Захваченные магазины, предприятия и заводы закрывались; захват частной торговли повел к прекращению вообще всякой торговли, к закрытию всех магазинов и к страшному развитию торговли нелегальной, спекулятивной, воровской. На нее большевикам поневоле приходилось смотреть сквозь пальцы и лишь периодически громить и хватать покупающих-продающих на улицах, в частных помещениях, на рынках; рынки, единственный источник питания решительно для всех (даже для большинства коммунистов) — тоже были нелегальщиной.
Террористические налеты на рынки, со стрельбой и смертоубийством, кончались просто разграблением продовольствия в пользу отряда, который совершал налет. Продовольствия, прежде всего, но так как нет вещи, которой нельзя встретить на рынке, — то забиралось и остальное, — старые онучи, ручки от дверей, драные штаны, бронзовые подсвечники, древнее бархатное евангелие, выкраденное из какого-нибудь книгохранилища, дамские рубашки, обивка мебели... Мебель тоже считалась собственностью государства, а так как под полой дивана тащить нельзя, то люди сдирали обивку и норовили сбыть ее хоть за полфунта соломенного хлеба... Надо было видеть, как с визгами, воплями и стонами кидались торгующие врассыпную при слухе, что близки красноармейцы! Всякий хватал свою рухлядь, а часто, в суматохе, и чужую; бежали, толкались, лезли в пустые подвалы, в разбитые окна... Туда же спешили и покупатели, — ведь покупать в Совдепии не менее преступно, чем продавать, — хотя сам Зиновьев отлично знает, что без этого преступления Совдепия кончилась бы, за неимением поданных, дней через 10.
Мы называли нашу «республику» не РСФСР, а между прочим «РТП», республикой торгово-продажной. Так оно фактически и было.
Надо отметить главную характерную черту в Совдепии: есть факт, над каждым фактом есть — вывеска, и каждая вывеска — абсолютная ложь по отношению к факту. О том, что скрывается под вывеской «Советов» («выборного начала»), упоминается в моем дневнике.
Здесь скажу о петербургских домах. Эти полупустые, грязные руины, собственность государства, — управляются так называемыми «комитетами домовой бедноты». Принцип ясен по вывеске. На деле же это вот что: власти в лице Чрезвычайки совершенно открыто следят за комитетом каждого дома (была даже «неделя чистки комитетов»).
По возможности комитетчиками назначаются «свои» люди, которые, при постоянном контакте с районным Совдепом (местным полицейским участком) могли бы делать и нужные доносы.
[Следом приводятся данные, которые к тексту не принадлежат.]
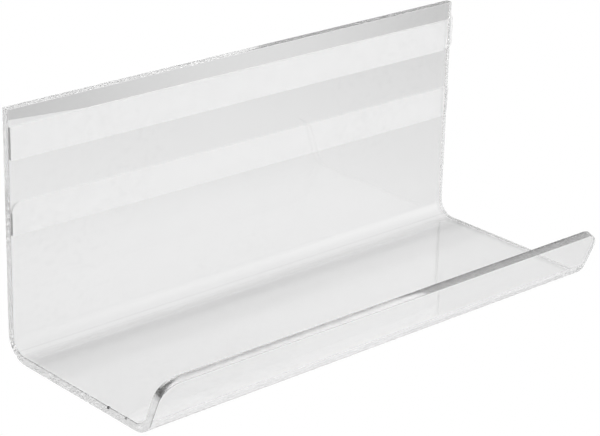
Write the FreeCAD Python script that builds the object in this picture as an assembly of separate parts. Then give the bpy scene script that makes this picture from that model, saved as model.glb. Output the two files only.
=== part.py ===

Требуется, чтобы в комитетах не было «буржуев», но так как действительная «беднота» теперь именно «буржуи», то фактически комитеты состоят из лиц, находящихся на большевистской службе, или спекулянтов» т.е. менее всего из «бедноты». Нейтральные жильцы дома, рабочие или просто обывательские низы обыкновенно в комитет не попадают, да и не стремятся туда.
Бывают счастливые исключения. Например, в доме одного писателя — «очень хороший комитет, младший дворник, председатель, такой добрый... Он нас не притесняет, он понимает, что все это рано или поздно кончится...» А вот другой, очень известный мне дом: вечные доносы, вечное врывание в квартиры, вечное преследование «буржуазии» — такой, например, как три барышни, жившие вместе, две учительницы в большевистских (других нет) школах и третья — врач в большевистской (других нет) больнице. Эту третью даже несколько раз арестовывали, то когда вообще всех врачей арестовывали, то по доносу комитетчика, который решил, что у нее какая-то подозрительная фамилия.